‘HIMALYAN CITIZENS carry a unique identity. It does not matter which part of the world you belong to when you inherit the hills…’ The introductory chapter by Sujeev Shakya sets the tone for this anthology of writing that covers the Himalyan arc from Nepal to Bhutan, into northeastern India and Myanmar. This is what the editor calls ‘East of the South-east’. This collection of 30 pieces of fiction, poems, translations and non-fiction reflects the diversity of the region. Yet it engages with commonalities of the kind emphasised by Shakya, who draws on his Kalimpong childhood to advocate a Himalayan identity. From the poverty and physical isolation of communities to momo parties that end with music, Shakya sketches out continuities that transcend national borders.
This theme of commonalities runs across several essays, as does the parallel mapping of hardening divides and political fault lines. Essentially, these are portraits of places that practise in-betweenness, elements of which are teased out by Sanjoy Hazarika’s concise mapping of the India’s complex northeast. There is also an absorbing account of intrigue and shifting loyalties in post-2001 Kathmandu by long-time journalist Thomas Bell. In Gangkar Punsum, Thimphu-based writer Tsering Tashi explains how Bhutan came to be home to the world’s highest unclimbed mountains, by implementing a ban on mountaineering in 1987. The measure was prompted by concerns among communities that held those peaks sacred. And in The Quake, writer-filmmaker Sushma Joshi feels the firmness of the earth give way during the Kathmandu earthquake of 2015. Pinned under the stones of Patan Darbar Square, she begins reciting a mantra learnt earlier to ground herself in her new reality. ‘This just happened. This wasn’t fiction… An incident I had never imagined would happen to me—until it did.’ When mountains move, many things change.

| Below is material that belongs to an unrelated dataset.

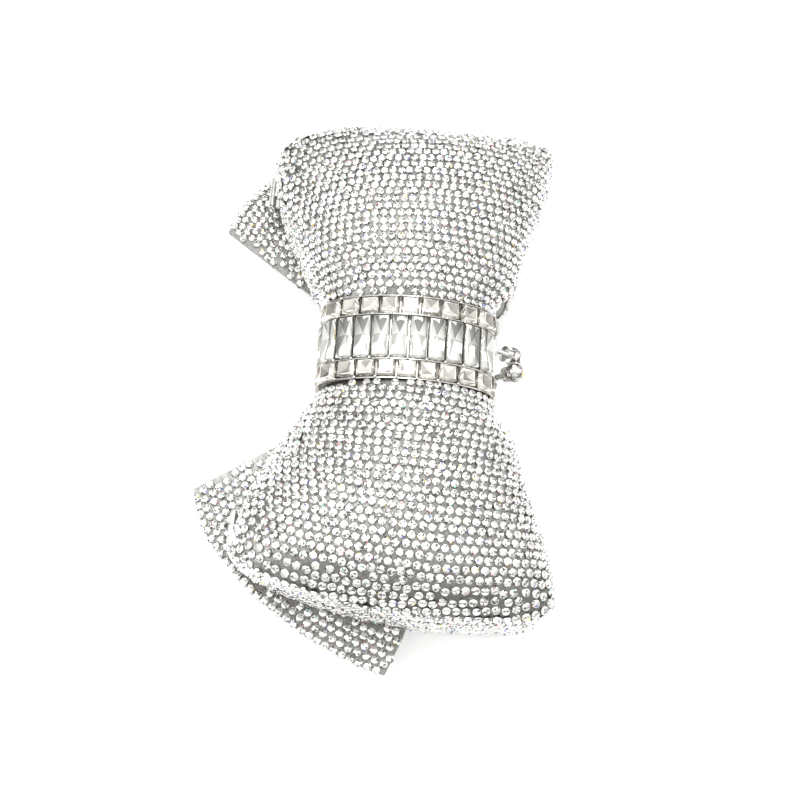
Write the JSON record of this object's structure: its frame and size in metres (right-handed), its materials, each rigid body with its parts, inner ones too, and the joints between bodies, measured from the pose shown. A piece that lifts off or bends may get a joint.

There is a thread of wonderful writing through this collection. Janice Pariat’s short story Embassy travels with a heartbroken young man into a cheap Shillong bar, where he hears other accounts of tragic, lost loves. Prajwal Parajuly’s expedition across his state of Sikkim finds ‘a home full of hotels’—from luxury accommodations to homestays in remote, beautiful locales. ‘Sonam’s Homestay has a squat toilet,’ he writes of a friend’s new business. ‘If you’re lucky, you get a bucket of lukewarm water in lieu of a shower… The foreigner tourist likes that,’ he says. ‘They crave the authentic experience.’ The story titled A Tranquil Tenure by Chetan Raj Shrestha is a triumph of wry humour in its description of a bureaucrat’s unexpectedly brutal post-retirement exit from Gangtok. Salil Tripathi’s important reportage captures the shifting political truths of Myanmar, from the brutal repression of democracy by its military junta to the unfolding ‘unspeakable violence unleashed against Rohingyas—a term Myanmar nationalists (including Suu Kyi) don’t even use.’
The inclusion of poetry and translations gives the collection an eclectic feel, like being on a journey through transforming landscapes.
There are a few editorial decisions that are harder to understand, however. The inclusion of edited extracts of longer works gives the reading experience a jaggedness. Historian Pushpesh Pant’s Meals in the Mountains, for instance, is in itself an absorbing reflection about what he calls the ‘pan Asian, pan Himalyan’ inheritance of Buddhist food. But it seems to end before it fully begins, and leaves the reader craving more.
The greatest achievement of The Himalayan Arc is its opening up of the region for its readers. The places described in the anthology are marked by vast topographies, yet are relatively invisible in the literary imagination. In particular, there is an absence of writing on the region, from the region. This is clearly more than a travel book—it is a subtle education in the way we think of places and distance. Overall, this collection of voices succeeds in making the ‘arc’ of the book’s title seem like a familiar place, accessible even to the reader who encounters it from her armchair. As Shakya puts it, ‘Perhaps, home is where you and the hills meet.’